I have set up a simple domain in my Azure subscription by creating a domain controller in an Azure VM, with all of the associated DNS setup and following documented best practices. This is a cloud-only domain on a cloud-only vnet; there is no on-premises connectivity. I have provisioned and joined a handful of VMs to the domain. Now, when I provision new VMs, they have trouble joining the domain (often failing to join at all) and DNS lookups from these machines often times out, especially to internet addresses. How can I fix this?
Details
I have set up a domain controller on an Azure VM following the practices and steps in "Install a new Active Directory forest on an Azure virtual network" and "Guidelines for Deploying Windows Server Active Directory on Azure Virtual Machines", with the exception that I did not put the AD database on a separate data disk. In addition, I have added 168.63.129.16 as a second DNS address (the first address is the internal vnet address of the DC, which I have made static using Set-AzureStaticVNetIP) in the Virtual Network settings so that the machines on the domain can reach the internet.
I use the PowerShell cmdlets to provision new machines and have them automatically joined to the domain using the -WindowsDomain switch and associated parameters of Add-AzureProvisioningConfig when creating the VMs. I have provisioned the DC in one cloud service, and all other machines in another cloud service. All are on the same vnet subnet, and all of this is in one affinity group. I have provisioned and joined about 15 machines, about ten of which are still running (others deleted).
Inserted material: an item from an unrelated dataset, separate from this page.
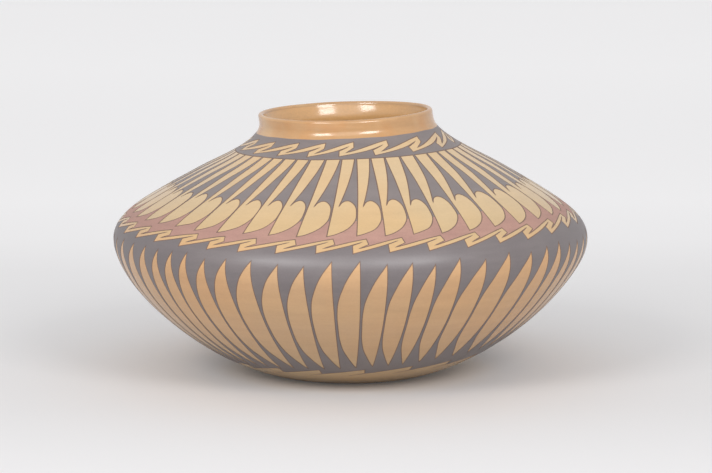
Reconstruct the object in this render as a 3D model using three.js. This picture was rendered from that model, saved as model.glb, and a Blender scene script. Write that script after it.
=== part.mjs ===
// A low, wide-shouldered pottery jar with a short neck, built by hand from coiled clay.
// It is modelled as the clay sections that the potter raises one on top of the other: a dished base,
// the flaring lower wall, the belly, the turn of the shoulder, the sloping shoulder and the collar.
// Each section is luted onto the level top of the one below it.
// Units are millimetres, +Z is up, and the foot stands on z = 0.

import * as THREE from "three";

// Places on the outside of the jar, from the foot up: a radius, a height above the ground and,
// where the wall isn't upright, a slope in degrees. 0 runs outward, 90 straight up, 180 inward.
// The neck stands upright for a short way below the lip.
const FOOT_RADIUS = 41;
const FOOT_SLOPE = 15.5;
const BELLY_RADIUS = 115;
const BELLY_HEIGHT = 65.6;
const SHOULDER_RADIUS = 72.6;
const SHOULDER_HEIGHT = 100;
const SHOULDER_SLOPE = 151;
const NECK_RADIUS = 42.3;
const LIP_HEIGHT = 126.8;
const UPRIGHT_NECK = 4.7;

// How firmly the outline holds its slope as it leaves the lower and meets the upper of two places,
// as a share of the straight distance between them.
const LOWER_WALL_HOLD = [0.41, 0.18];
const SHOULDER_HOLD = [0.19, 0.66];
const NECK_HOLD = [0.24, 0.225];

// Heights of the level seams where one section stands on another, and of the collar, which is the
// top section. One more seam is at the widest place, where the wall turns inward.
const BASE_SEAM_HEIGHT = 13.5;
const FLANK_SEAM_HEIGHT = 41;
const SHOULDER_SEAM_HEIGHT = 86;
const COLLAR_HEIGHT = 12.1;

// Thickness of the clay. The collar thins to its lip, so that the mouth flares inside.
const FLOOR_THICKNESS = 5.5;
const BODY_WALL = 5;
const LIP_THICKNESS = 2.8;

// The hand-built jar isn't quite even. From the belly up its right side rises little by little, and
// the neck leans to the left and dips towards the front. The rise and the dip are slopes at the lip.
// The two powers say how slowly the body's and the neck's lean set in.
const NECK_LEAN_HEIGHT = 108;
const RIGHT_RISE = 0.0395;
const FRONT_DIP = 0.013;
const LIP_SHIFT = -1.9;
const BODY_LEAN_POWER = 1.5;
const NECK_LEAN_POWER = 1.6;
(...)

Usually provisioning a new VM takes about 11-12 minutes. Now I'm seeing that it takes upwards of 30-35, and upon completion, the machine failed to join the domain. DNS lookups across the board are slow and often time out (especially for internet addresses), and on these new machines that were not able to join the domain, often fail completely. Pinging the DC from these machines fails, while on machines that successfully joined the domain earlier, it succeeds.
I am not sure if the number of machines on the domain/vnet/cloud service/subscription are the cause of this problem, but I didn't see this problem until I had been using the domain for a while and spun up a number of machines.
One of the more common causes could be your AD DNS is returning an IP that cannot be resolved internally to join the domain. When you do an nslookup on yourdomain.local, does it respond with only IPs that can resolve on the internal, private network?